### INSTRUCTION
Your task is to give the number of lines in the listing that include "bodies", and nothing else.

### DATA EXTRACT
□ □ □

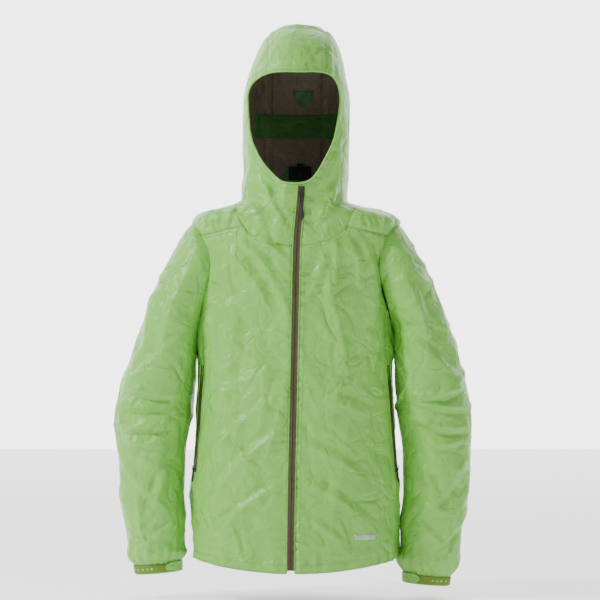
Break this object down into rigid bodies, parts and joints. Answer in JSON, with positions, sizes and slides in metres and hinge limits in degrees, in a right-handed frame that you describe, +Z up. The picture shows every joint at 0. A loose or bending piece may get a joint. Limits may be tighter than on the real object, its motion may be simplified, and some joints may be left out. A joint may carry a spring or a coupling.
{
  "type": "hardshell jacket",
  "caption": "Hooded hardshell jacket hanging closed, with a full-length front zip, zipped hand pockets, adjustable hook-and-loop cuffs and a hanging loop in the neck.",
  "frame": {"origin": "where a peg bears, under the upper end of the hanging loop inside the back of the neck", "axes": "+Z up as the jacket hangs, -Y towards the front zip, +X towards the wearer's left"},
  "size_m": [0.6218, 0.2599, 0.9774],
  "materials": {
    "shell_fabric": "light green coated nylon, satin",
    "inner_laminate": "taupe printed laminate, matt",
    "zip_tape": "coated olive-brown zip tape",
    "zip_coil": "moulded nylon coil",
    "slider_metal": "lacquered die-cast zinc",
    "pull_rubber": "moulded dark green pull",
    "cuff_strip": "olive loop tape with moulded dots",
    "black_webbing": "woven black tape",
    "reflective_film": "heat-sealed reflective film"
  },
  "bodies": {
    "jacket": {"back_panel": "shell_fabric", "face_opening_binding": "shell_fabric", "hood_centre_panel": "shell_fabric", "right_front_panel": "shell_fabric", "left_front_panel": "shell_fabric", "right_side_panel": "shell_fabric", "left_side_panel": "shell_fabric", "right_shoulder_yoke": "shell_fabric", "left_shoulder_yoke": "shell_fabric", "right_hood_panel": "shell_fabric", "left_hood_panel": "shell_fabric", "hood_back_band": "shell_fabric", "hood_adjuster_patch": "shell_fabric", "nape_patch": "shell_fabric", "chin_guard": "shell_fabric", "hem_facing": "inner_laminate", "hood_brim_stiffener": "inner_laminate", "storm_flap": "inner_laminate", "right_hood_seam_tape": "inner_laminate", "left_hood_seam_tape": "inner_laminate", "right_pocket_bag": "inner_laminate", "left_pocket_bag": "inner_laminate", "neck_label": "black_webbing", "hanging_loop": "black_webbing", "reflective_bar": "reflective_film", "right_zip_tape": "zip_tape", "left_zip_tape": "zip_tape", "right_zip_coil": "zip_coil", "left_zip_coil": "zip_coil", "right_zip_top_stop": "slider_metal", "left_zip_top_stop": "slider_metal", "zip_retainer_box": "zip_coil", "right_pocket_zip": "zip_tape", "left_pocket_zip": "zip_tape"},
    "main_slider": {"main_slider": "slider_metal"},
    "main_pull": {"main_pull": "pull_rubber"},
    "right_sleeve": {"right_sleeve_front": "shell_fabric", "right_sleeve_back": "shell_fabric", "right_cuff_band": "shell_fabric", "right_cuff_strip": "cuff_strip"},
    "right_cuff_tab": {"right_cuff_tab": "shell_fabric"},
    "right_pocket_slider": {"right_pocket_slider": "slider_metal"},
    "right_pocket_pull": {"right_pocket_pull": "pull_rubber"},
    "left_sleeve": {"left_sleeve_front": "shell_fabric", "left_sleeve_back": "shell_fabric", "left_cuff_band": "shell_fabric", "left_cuff_strip": "cuff_strip"},
    "left_cuff_tab": {"left_cuff_tab": "shell_fabric"},
    "left_pocket_slider": {"left_pocket_slider": "slider_metal"},
    "left_pocket_pull": {"left_pocket_pull": "pull_rubber"}
  },
  "joints": [
    {"name": "main_slider_travel", "type": "slide", "parent": "jacket", "child": "main_slider", "axis": [-0.0286, -0.0402, -0.9988], "range_m": [0, 0.634]},
    {"name": "main_pull_swing", "type": "hinge", "parent": "main_slider", "child": "main_pull", "pos_m": [0.00258, -0.17297, -0.04466], "axis": [-1, 0, 0], "range_deg": [0, 150]},
    {"name": "right_pocket_slider_travel", "type": "slide", "parent": "jacket", "child": "right_pocket_slider", "axis": [0.0739, -0.05, 0.996], "range_m": [0, 0.169]},
    {"name": "right_pocket_pull_swing", "type": "hinge", "parent": "right_pocket_slider", "child": "right_pocket_pull", "pos_m": [-0.18578, -0.10713, -0.52264], "axis": [-0.2751, 0.959, 0.0685], "range_deg": [0, 60]},
    {"name": "right_sleeve_lift", "type": "hinge", "parent": "jacket", "child": "right_sleeve", "pos_m": [-0.188, -0.07438, -0.094], "axis": [0, 1, 0], "range_deg": [0, 45]},
    {"name": "right_cuff_tab_peel", "type": "hinge", "parent": "right_sleeve", "child": "right_cuff_tab", "pos_m": [-0.20702, -0.07964, -0.69227], "axis": [-0.089, 0, 0.996], "range_deg": [0, 100]},
    {"name": "left_pocket_slider_travel", "type": "slide", "parent": "jacket", "child": "left_pocket_slider", "axis": [-0.0739, -0.05, 0.996], "range_m": [0, 0.169]},
    {"name": "left_pocket_pull_swing", "type": "hinge", "parent": "left_pocket_slider", "child": "left_pocket_pull", "pos_m": [0.16978, -0.10713, -0.52264], "axis": [-0.2751, -0.959, -0.0685], "range_deg": [0, 60]},
    {"name": "left_sleeve_lift", "type": "hinge", "parent": "jacket", "child": "left_sleeve", "pos_m": [0.172, -0.07438, -0.094], "axis": [0, -1, 0], "range_deg": [0, 45]},
    {"name": "left_cuff_tab_peel", "type": "hinge", "parent": "left_sleeve", "child": "left_cuff_tab", "pos_m": [0.18002, -0.07964, -0.71227], "axis": [-0.089, 0, -0.996], "range_deg": [0, 100]}
  ]
}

□ □ □

### COMPLETE ANSWER
2